Multilingual Opinion Mining
Egilea:
Zuzendariak: Montserrat Cuadros Oller (Vicomtech) Germán Rigau (Unibertsitatea)
Unibertsitatea: UPV/EHU
Data: 11.07.2017
Lekua: Donostia-San Sebastián
Every day a lot of text is generated in different online media. Much of this text contains opinions about a multitude of entities, products, services, etc. Given the growing need for automated means to analyse, process and exploit this information, sentiment analysis techniques have received a great deal of attention from industry and the scientific community over the past decade and a half. However, many of the techniques used often require supervised training using manually annotated examples, or other language resources related to a specific language or application domain.

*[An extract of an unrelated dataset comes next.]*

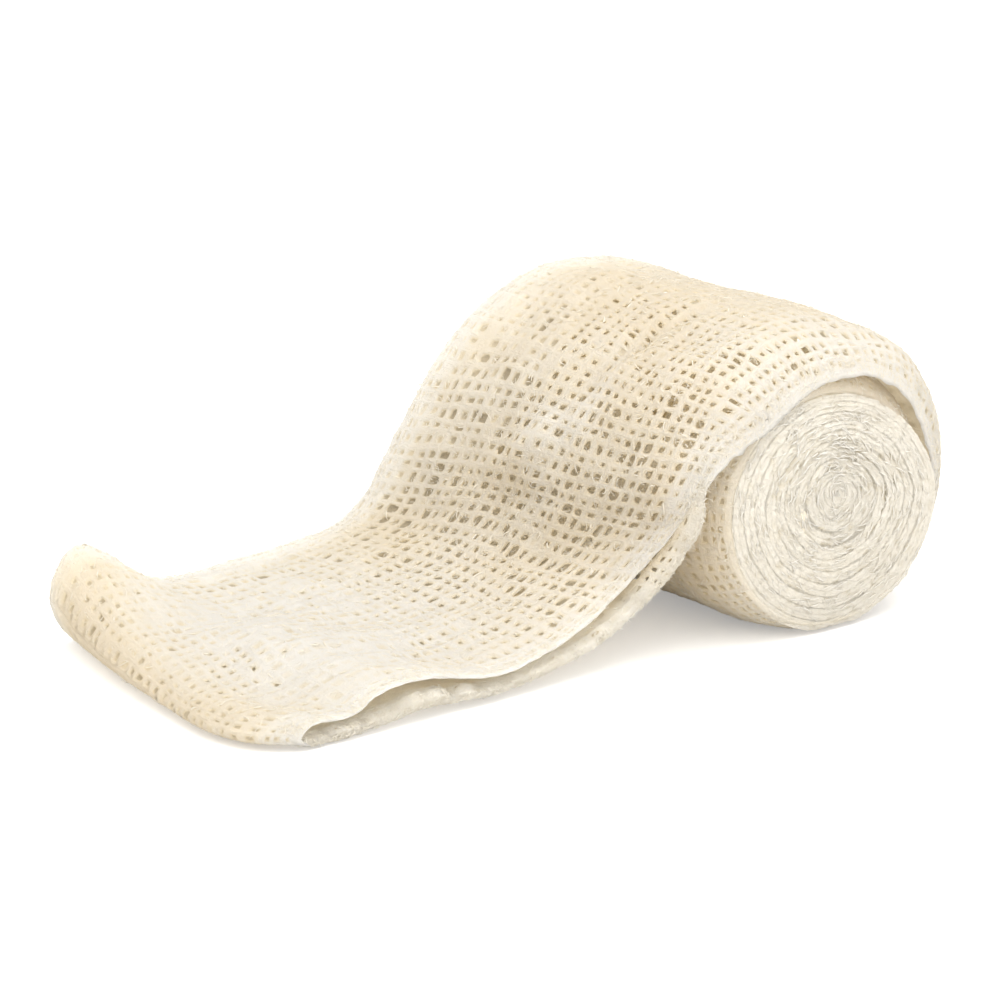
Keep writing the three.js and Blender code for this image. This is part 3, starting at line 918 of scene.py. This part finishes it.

This limits the application of these types of techniques, since these resources and training examples are not easy to obtain. This thesis explores a series of methods for performing various automatic text analyses in the context of sentiment analysis, including the automatic extraction of terms of a domain, words expressing opinions, the polarity of the sentiment of those words (positive or negative), etc. Finally, a method combining continuous word embeddings and topic-modelling, inspired by the Latent Dirichlet Allocation (LDA) technique, is proposed and evaluated to obtain an aspect-based sentiment analysis system (ABSA) which only needs a few seed words to process texts from a given language or domain. In this way, the adaptation to another language or domain is reduced to the translation of the corresponding seed words.